Happy New Equal Pay Year All!

15 January 2020

Good news for equal pay supporters at the start of 2020. Bad news for the BBC (again).

Samira Ahmed, journalist, broadcaster and presenter has won her widely reported equal pay claim against the BBC.

Ms Ahmed took the BBC to the Employment Tribunal in response to being paid £465 for each episode she presented on Newswatch compared to fellow presenter Jeremy Vine, who was paid up to £3,000 for each Points of View’s episode he did. She argued they were doing the same job for equal pay purposes. Central London Employment Tribunal agreed.

For 45 years now, women have had the right to equal pay for equal work. Still, too many employers appear to struggle with what is, let’s face it, a relatively straight-forward legal concept. Equal work means work that involves similar tasks which require similar skills (“like work” claims). It also means work that involves different tasks but which require the same level of effort, skill and decision making (“equal value claims”). In Ms Ahmed’s case, the tribunal held that she was doing “like work” to Mr Vine. It then fell to the BBC to prove that the eye-watering difference in pay had nothing to do with sex, which they failed to do.

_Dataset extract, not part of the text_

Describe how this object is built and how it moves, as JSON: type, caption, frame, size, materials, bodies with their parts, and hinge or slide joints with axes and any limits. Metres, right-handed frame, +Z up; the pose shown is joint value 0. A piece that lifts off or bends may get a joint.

Inevitably, because of the profiles of the respective parties, this case has received much attention – and so it should. Ahmed’s win paves the way for other women in the sector to demand their equal pay too. Ms Ahmed was one of many women broadcasters at the BBC prepared to voice their concerns over pay inequality after the former China editor Carrie Gracie resigned in 2018 over equal pay.

We may well see the BBC appeal against the decision later this year; If so, it will add to what is already going to be a busy 2020 on the equal pay front. We have the Supreme Court hearing of the long running Asda equal pay fight in July. Tens of thousands of women shop staff are having to wait far too long to have their own equal pay claims decided, including the store staff at national retailer, Next, represented by didlaw’s Elizabeth George. These women’s claims are different from the Ahmed case in so far as they are all arguing that their work is of equal value to warehouse colleagues rather than the jobs being the same. But what all these cases have in common, is the steely determination of the women involved, to not give up.

Well done Samira Ahmed – we salute you!